The second theme was to attack the specifically Epicurean denial of divine providence and after-life and affirmation of pleasure as the supreme good and of materialistic atomism. While these earliest apologias often lumped Epicurus together with other philosophers, the succeeding decades saw a significant change. The next major Christian antagonist of Epicureanism was Tertullian (2nd to 3rd century A.D.). Unlike previous Christian apologists, Tertullian fully grasped the gross irrationality of his own anti-Epicurean arguments, and was all the more inflamed against it by the inclination of certain heretics to adopt Epicurean doctrines in arguing against bodily resurrection or against divine providence. Tertullian's rage against Epicureanism and other Greek philosophies and their influence on heretics is best illustrated in The Prescription Against Heretics where he says “These are the doctrines of men and of demons produced for itching ears of the spirit of this world's wisdom: this the Lord called ‘foolishness’ and ‘chose the foolish things of the world’ to confound even philosophy itself. For philosophy it is which is the material of the world's wisdom, the rash interpreter of the nature and the dispensation of God.
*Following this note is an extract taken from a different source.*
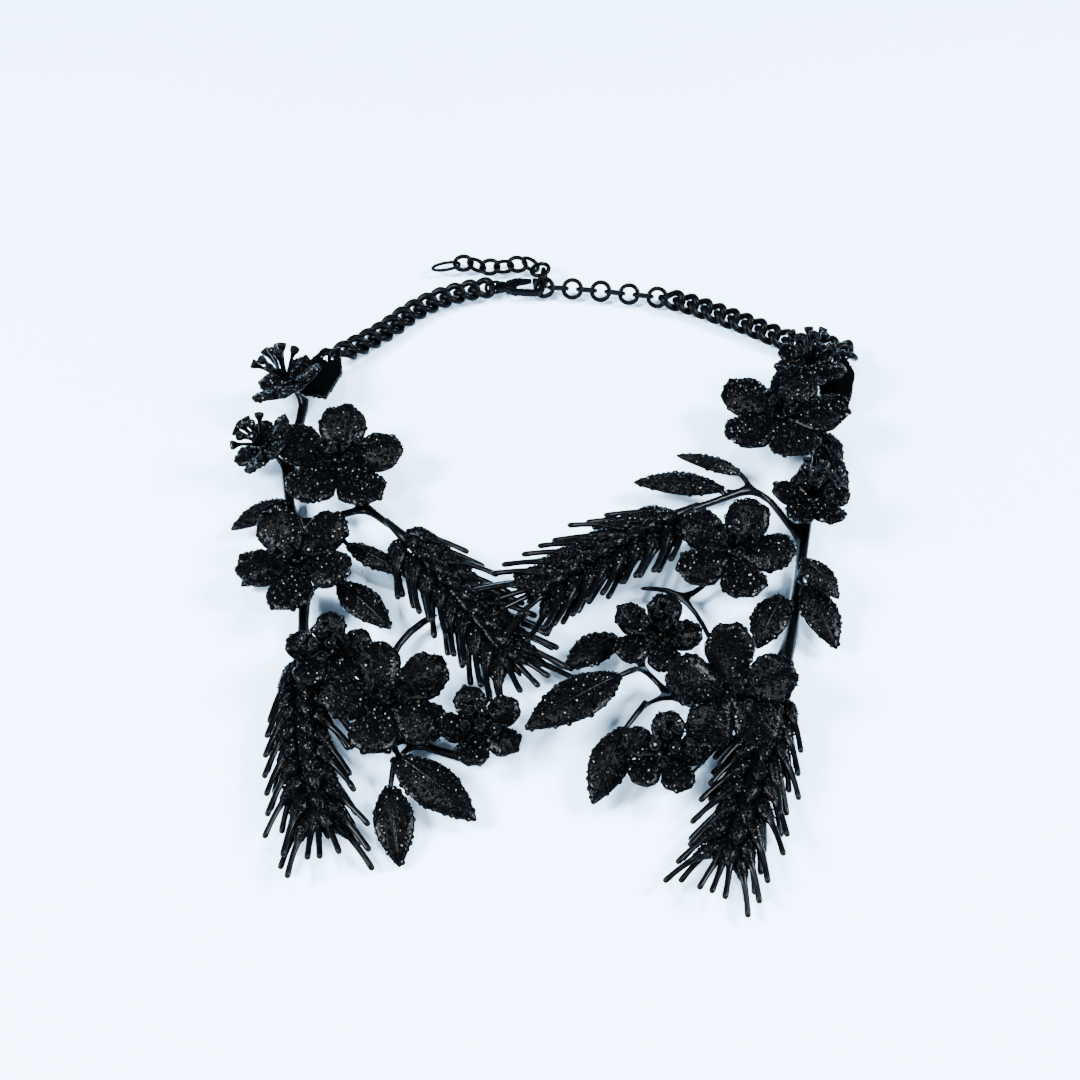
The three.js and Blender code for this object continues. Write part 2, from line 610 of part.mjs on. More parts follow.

Indeed heresies are themselves instigated by philosophy” and went on to mock the diversity of philosophical theories and thunder “What has Athens to do with Jerusalem?”
His opposition to philosophy lead to a profoundly irrationalist attitude, a sort of reductio ad absurdum of the Christian opposition to worldly wisdom originally promoted by Saul. This irrationalism is blatantly evident in On the Flesh of Christ, where he proclaims that “The Son of God was crucified; I am not ashamed because men must needs be ashamed of it. And the Son of God died; it is by all means to be believed, because it is absurd. And He was buried, and rose again; the fact is certain, because it is impossible.”